*GOAL OF THE EXERCISE*
Pick out every line in the data below that holds "from".

Dataset entries
········

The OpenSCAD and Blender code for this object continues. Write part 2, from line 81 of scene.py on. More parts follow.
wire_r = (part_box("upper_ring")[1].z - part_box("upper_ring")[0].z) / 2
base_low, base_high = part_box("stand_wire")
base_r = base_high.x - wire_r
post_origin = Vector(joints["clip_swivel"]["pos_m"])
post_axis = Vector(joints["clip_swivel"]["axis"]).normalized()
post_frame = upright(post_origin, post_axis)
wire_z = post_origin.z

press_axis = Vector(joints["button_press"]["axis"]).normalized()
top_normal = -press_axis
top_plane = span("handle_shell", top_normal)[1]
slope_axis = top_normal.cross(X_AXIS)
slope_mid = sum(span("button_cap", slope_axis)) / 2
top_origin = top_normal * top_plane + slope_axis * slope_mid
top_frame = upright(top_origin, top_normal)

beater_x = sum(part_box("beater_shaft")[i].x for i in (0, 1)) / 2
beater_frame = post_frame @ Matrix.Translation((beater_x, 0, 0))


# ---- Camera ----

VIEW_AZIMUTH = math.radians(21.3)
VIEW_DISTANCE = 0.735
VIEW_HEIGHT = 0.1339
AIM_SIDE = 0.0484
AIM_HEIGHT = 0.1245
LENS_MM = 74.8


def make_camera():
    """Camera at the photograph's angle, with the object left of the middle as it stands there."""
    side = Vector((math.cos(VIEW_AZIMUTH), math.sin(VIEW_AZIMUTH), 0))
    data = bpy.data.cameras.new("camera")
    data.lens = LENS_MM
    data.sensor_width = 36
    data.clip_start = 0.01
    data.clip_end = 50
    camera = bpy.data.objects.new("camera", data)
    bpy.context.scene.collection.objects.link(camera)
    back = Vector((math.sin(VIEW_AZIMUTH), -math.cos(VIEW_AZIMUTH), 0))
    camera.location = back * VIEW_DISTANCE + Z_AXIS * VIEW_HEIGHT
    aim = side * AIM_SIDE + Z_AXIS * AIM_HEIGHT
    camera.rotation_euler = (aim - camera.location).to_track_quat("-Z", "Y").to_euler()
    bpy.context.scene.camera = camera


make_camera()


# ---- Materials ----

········

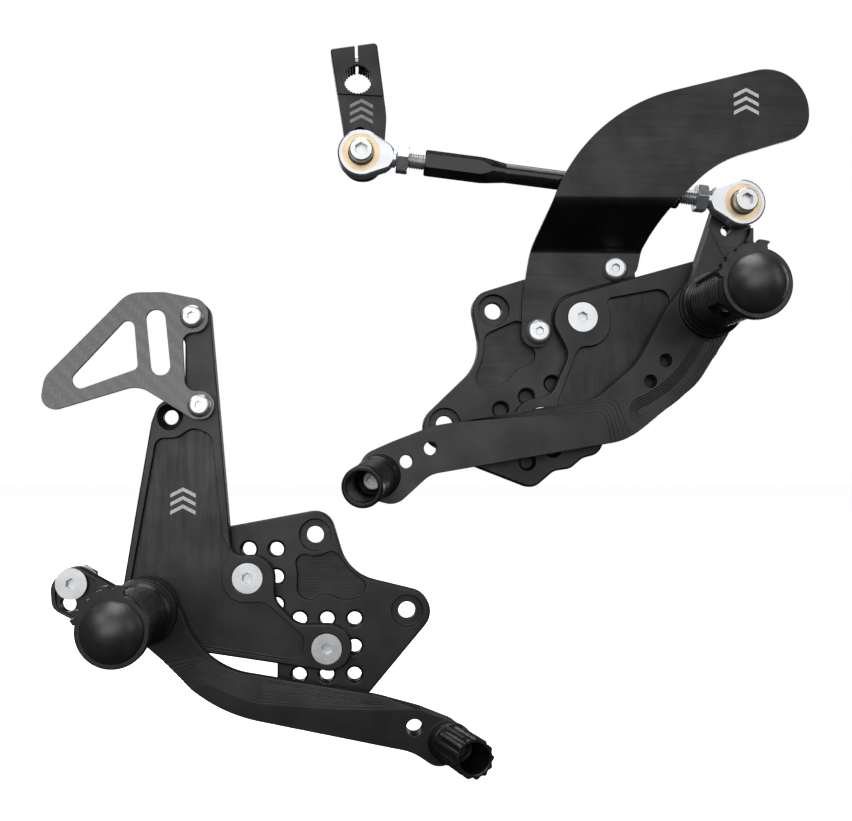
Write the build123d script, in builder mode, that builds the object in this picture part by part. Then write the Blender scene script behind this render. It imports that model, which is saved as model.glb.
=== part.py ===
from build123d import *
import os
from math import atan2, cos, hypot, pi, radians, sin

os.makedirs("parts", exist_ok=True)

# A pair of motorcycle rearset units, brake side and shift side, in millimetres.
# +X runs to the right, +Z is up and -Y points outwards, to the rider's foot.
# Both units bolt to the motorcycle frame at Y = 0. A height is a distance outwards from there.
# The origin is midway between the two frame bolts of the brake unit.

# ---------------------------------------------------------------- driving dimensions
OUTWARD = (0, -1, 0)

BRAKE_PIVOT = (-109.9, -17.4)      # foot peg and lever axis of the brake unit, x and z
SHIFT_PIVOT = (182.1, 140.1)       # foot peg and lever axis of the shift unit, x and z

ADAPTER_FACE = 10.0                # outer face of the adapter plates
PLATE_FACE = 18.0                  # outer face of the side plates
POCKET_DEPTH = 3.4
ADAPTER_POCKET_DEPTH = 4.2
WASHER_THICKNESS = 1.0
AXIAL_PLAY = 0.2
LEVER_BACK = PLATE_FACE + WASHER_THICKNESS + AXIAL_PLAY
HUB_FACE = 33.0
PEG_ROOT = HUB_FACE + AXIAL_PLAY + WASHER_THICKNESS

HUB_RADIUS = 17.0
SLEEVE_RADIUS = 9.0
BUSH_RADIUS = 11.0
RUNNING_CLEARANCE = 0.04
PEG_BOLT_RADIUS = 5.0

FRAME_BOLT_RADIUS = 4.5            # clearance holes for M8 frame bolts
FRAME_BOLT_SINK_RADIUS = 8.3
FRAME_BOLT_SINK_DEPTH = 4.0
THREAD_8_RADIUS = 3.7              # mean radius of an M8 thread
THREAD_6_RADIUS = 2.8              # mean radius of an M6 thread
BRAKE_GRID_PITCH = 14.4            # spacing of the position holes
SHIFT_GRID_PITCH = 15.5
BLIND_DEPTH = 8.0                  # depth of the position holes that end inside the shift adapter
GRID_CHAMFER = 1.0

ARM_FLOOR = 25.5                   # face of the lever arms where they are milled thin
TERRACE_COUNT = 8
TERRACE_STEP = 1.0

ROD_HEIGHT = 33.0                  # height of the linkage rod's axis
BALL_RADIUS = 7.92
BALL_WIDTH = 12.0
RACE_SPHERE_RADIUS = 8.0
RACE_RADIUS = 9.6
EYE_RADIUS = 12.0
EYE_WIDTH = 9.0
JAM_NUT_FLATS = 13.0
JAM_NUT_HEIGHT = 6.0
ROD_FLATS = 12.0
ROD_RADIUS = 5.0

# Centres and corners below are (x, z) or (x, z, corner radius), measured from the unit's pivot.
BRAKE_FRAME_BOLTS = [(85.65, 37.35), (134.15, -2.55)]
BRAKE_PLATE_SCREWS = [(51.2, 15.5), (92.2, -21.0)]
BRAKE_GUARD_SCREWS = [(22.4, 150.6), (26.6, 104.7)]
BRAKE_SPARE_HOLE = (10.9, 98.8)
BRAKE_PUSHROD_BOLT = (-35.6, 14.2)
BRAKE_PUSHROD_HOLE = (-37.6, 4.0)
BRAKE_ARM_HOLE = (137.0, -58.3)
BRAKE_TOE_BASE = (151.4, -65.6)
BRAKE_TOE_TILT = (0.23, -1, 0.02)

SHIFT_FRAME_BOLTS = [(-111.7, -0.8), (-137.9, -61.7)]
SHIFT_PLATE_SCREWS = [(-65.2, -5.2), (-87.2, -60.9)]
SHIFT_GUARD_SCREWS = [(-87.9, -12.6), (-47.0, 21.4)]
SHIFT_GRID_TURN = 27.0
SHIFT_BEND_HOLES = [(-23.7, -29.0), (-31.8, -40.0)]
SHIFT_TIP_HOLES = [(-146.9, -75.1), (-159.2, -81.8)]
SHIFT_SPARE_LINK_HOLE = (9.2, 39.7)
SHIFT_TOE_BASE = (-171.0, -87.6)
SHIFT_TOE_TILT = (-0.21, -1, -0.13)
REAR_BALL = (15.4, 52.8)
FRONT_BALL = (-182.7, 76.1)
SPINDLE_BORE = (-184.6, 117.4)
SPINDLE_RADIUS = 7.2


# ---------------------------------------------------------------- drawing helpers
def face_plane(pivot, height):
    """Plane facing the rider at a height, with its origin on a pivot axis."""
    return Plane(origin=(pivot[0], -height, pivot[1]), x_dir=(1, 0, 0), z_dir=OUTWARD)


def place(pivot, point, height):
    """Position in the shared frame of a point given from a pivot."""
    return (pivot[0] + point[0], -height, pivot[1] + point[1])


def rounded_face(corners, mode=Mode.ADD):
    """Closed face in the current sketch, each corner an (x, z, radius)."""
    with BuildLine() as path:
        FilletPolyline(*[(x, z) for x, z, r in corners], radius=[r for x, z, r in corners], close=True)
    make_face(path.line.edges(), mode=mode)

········

*COMPLETED TASK*
The OpenSCAD and Blender code for this object continues. Write part 2, from line 81 of scene.py on. More parts follow.
from build123d import *
from math import atan2, cos, hypot, pi, radians, sin
# Both units bolt to the motorcycle frame at Y = 0. A height is a distance outwards from there.
# Centres and corners below are (x, z) or (x, z, corner radius), measured from the unit's pivot.
    """Position in the shared frame of a point given from a pivot."""